I came home on a stretcher to a country that was largely indifferent to my sacrifice and that of my fellows. By the grace of God, I recovered.
My friend Tim died at a place called Ben Het thirty days after he arrived in country.
Fred, on his third combat tour, died in the Kontum Pass and now sleeps in Arlington.
Dusty sleeps in the land he died fighting for, the site of his resting place undiscovered until recently.
Bill spent nine months in captivity.
Mike lost both legs to a land mine. Tom lost his left arm, right leg, and the middle finger of his right hand.
Flame took a .50 cal through the chest and lives today to tell about it. Like Bill, he went on to serve until retirement.
All served honorably.
We left as sons and daughters, husbands, wives, fathers, and mothers. We returned as veterans. Some of us came back with bodies mangled by man's instruments of destruction, others with minds mangled by what they had seen, experienced, and survived.
As always, when the war ended, we as a nation buried our dead and hastened the return of those who survived to civilian life, not realizing how they were forever changed.
Ultimately, we took off our uniforms and assumed our places in civilian society, but we remain different.
It is written somewhere that "You have never lived until you have almost died. To those who have fought for it, freedom has a flavor the protected will never know."
We, the veterans of the armed services know best the flavor of freedom and its cost. We fought for this nation and its freedom. We value this nation and that freedom above wealth, above property, and above life itself. 
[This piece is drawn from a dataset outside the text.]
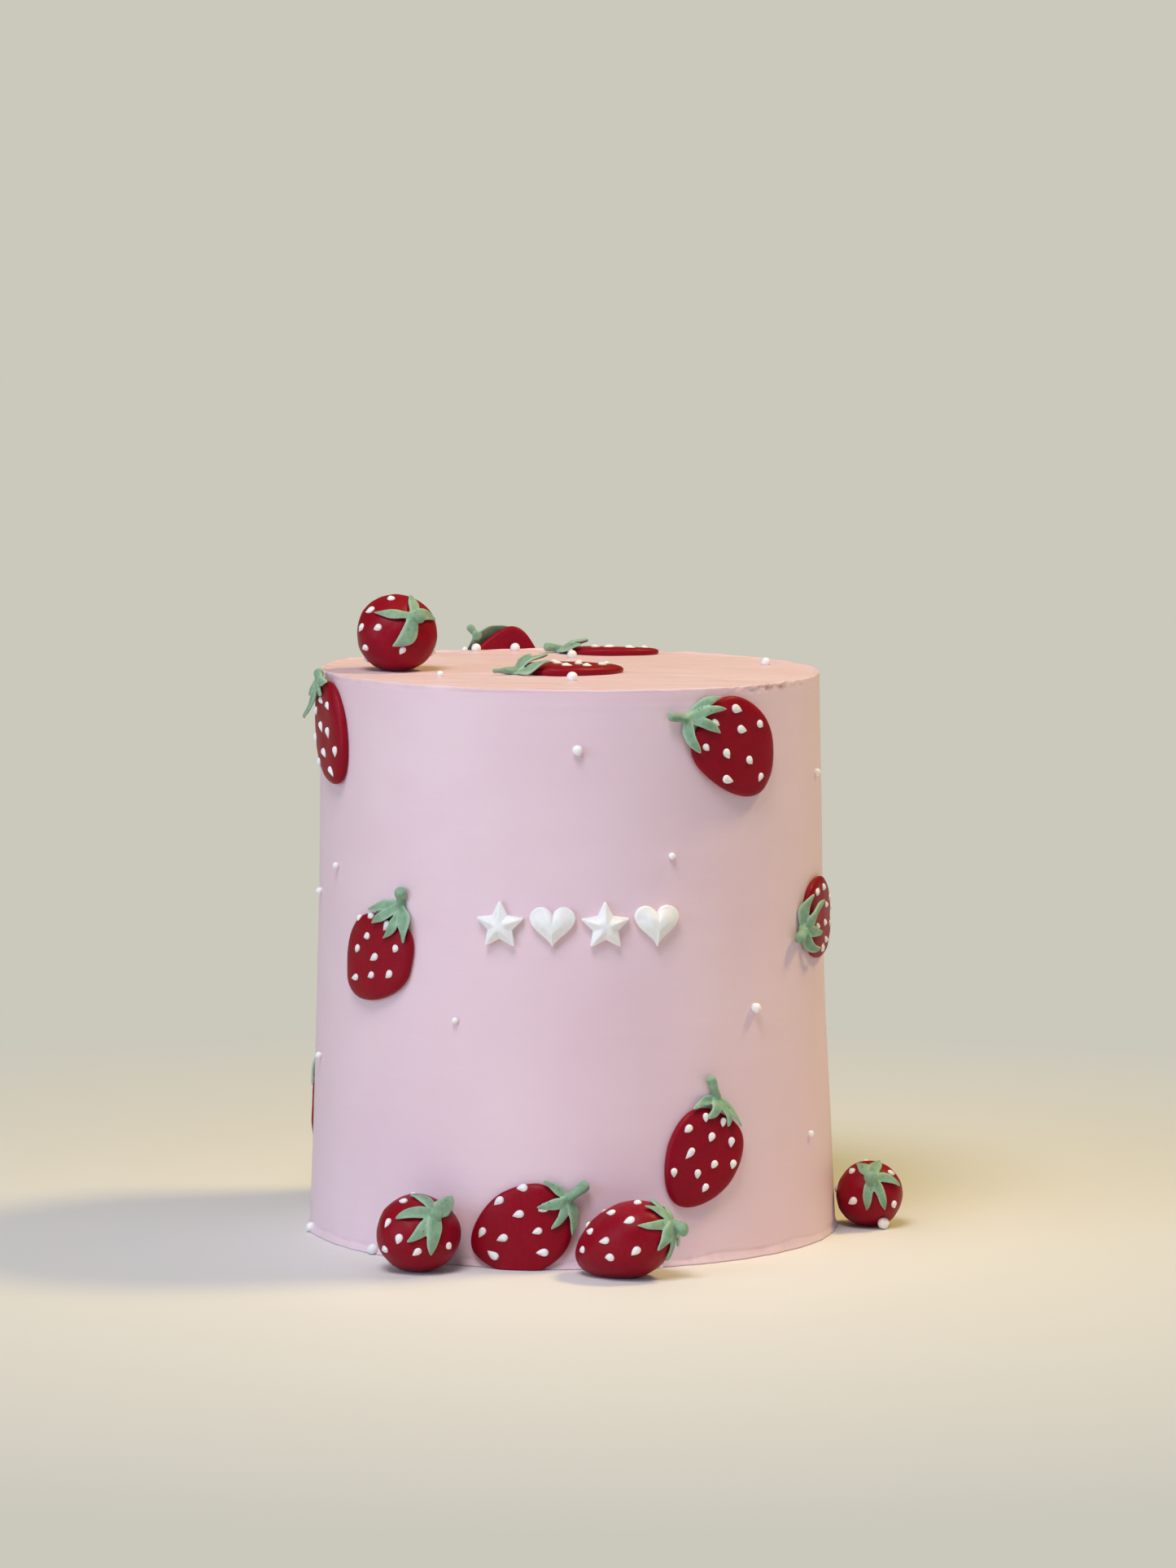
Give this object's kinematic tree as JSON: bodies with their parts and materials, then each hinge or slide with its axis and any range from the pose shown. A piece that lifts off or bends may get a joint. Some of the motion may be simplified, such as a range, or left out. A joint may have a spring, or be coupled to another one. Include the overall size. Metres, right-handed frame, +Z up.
{
  "type": "birthday cake",
  "caption": "Tall round pink iced birthday cake with flat and rolled sugar strawberries, bevelled white stars and hearts, and white sugar pearls.",
  "frame": {"origin": "on the cake's axis at its foot, where it stands", "axes": "+Z up; -Y is the front, with the row of stars and hearts; +X is to the right as seen from the front"},
  "size_m": [0.1785, 0.1829, 0.1899],
  "materials": {
    "icing": "smooth matt pale pink icing",
    "red_fondant": "matt deep red sugar paste with a fine grain",
    "green_fondant": "matt sage green sugar paste with darker pin-prick dots",
    "white_sugar": "smooth white sugar with a soft sheen"
  },
  "bodies": {
    "root": {"cake": "icing", "berry_upper_right": "red_fondant", "calyx_upper_right": "green_fondant", "berry_mid_left": "red_fondant", "calyx_mid_left": "green_fondant", "berry_lower_right": "red_fondant", "calyx_lower_right": "green_fondant", "berry_front_foot": "red_fondant", "calyx_front_foot": "green_fondant", "berry_upper_left": "red_fondant", "calyx_upper_left": "green_fondant", "berry_mid_right": "red_fondant", "calyx_mid_right": "green_fondant", "berry_left_low": "red_fondant", "calyx_left_low": "green_fondant", "berry_back_rim": "red_fondant", "calyx_back_rim": "green_fondant", "berry_back_upper": "red_fondant", "calyx_back_upper": "green_fondant", "berry_back_middle": "red_fondant", "calyx_back_middle": "green_fondant", "berry_back_left": "red_fondant", "calyx_back_left": "green_fondant", "berry_back_low": "red_fondant", "calyx_back_low": "green_fondant", "berry_top_front": "red_fondant", "calyx_top_front": "green_fondant", "berry_top_back": "red_fondant", "calyx_top_back": "green_fondant", "berry_ball_top": "red_fondant", "calyx_ball_top": "green_fondant", "berry_foot_left": "red_fondant", "calyx_foot_left": "green_fondant", "berry_foot_right": "red_fondant", "calyx_foot_right": "green_fondant", "berry_right_back": "red_fondant", "calyx_right_back": "green_fondant", "star_1": "white_sugar", "heart_2": "white_sugar", "star_3": "white_sugar", "heart_4": "white_sugar"}
  },
  "joints": []
}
We will strive to protect that freedom until our dying breath.
Once, we offered our lives to the nation. Most of us would proudly do it again.
At the dedication of the military cemetery at Gettysburg, President Lincoln stated "The world will little note nor long remember what we say here. But it can never forget what they did here."
Since the days of Lincoln, the nation has engaged numerous wars, each more terrible than the last, each producing a new generation of veterans. Once young, the veterans of each war become old and pass from the scene, the memory of their service and sacrifice too quickly forgotten. Like the soldiers of the 1860s, the veterans living today have dared and accomplished much. One day, we too shall pass from the scene.
This Veterans' Day, it falls to us to dedicate ourselves to bringing this nation a new birth in the freedom so dearly purchased.
I ask you to do something.
The next time you step outdoors, breathe deeply. Take in the air. Savor it as you would a fine wine. Identify in it every smell you can. The air in this nation is unique. It is the air of freedom.
Breathe deeply and savor -- do it as often as you will. Learn what freedom tastes like. 
Exercise your freedom proudly with every choice you make.  

Learn that freedom is not a matter of rights and choices but also of responsibilities and consequences.  
And, once you have breathed the air of freedom, exercised you freedom and learned what it tastes like, stop and  thank a veteran.
We did it for you.

Can you handle it?

1 comment:

  1. Outstanding and Very Moving.

    Unlike those of us who came Home as Vietnam Veterans, today's Veterans are Honored to come Home. It is also resulting in much higher respect for all living Veterans, to include we who fought in Vietnam.

    Over the past few days I have many, people unknown to me, welcome me home, thank me and on occasion buy me a drink. Unheard of 20, 30 or 50 years ago.

    God Bless America "Home of the Brave and Land of Freedom for All".

    It is unfortunate that so many of our Fallen Warrior Brothers can't be here to see this.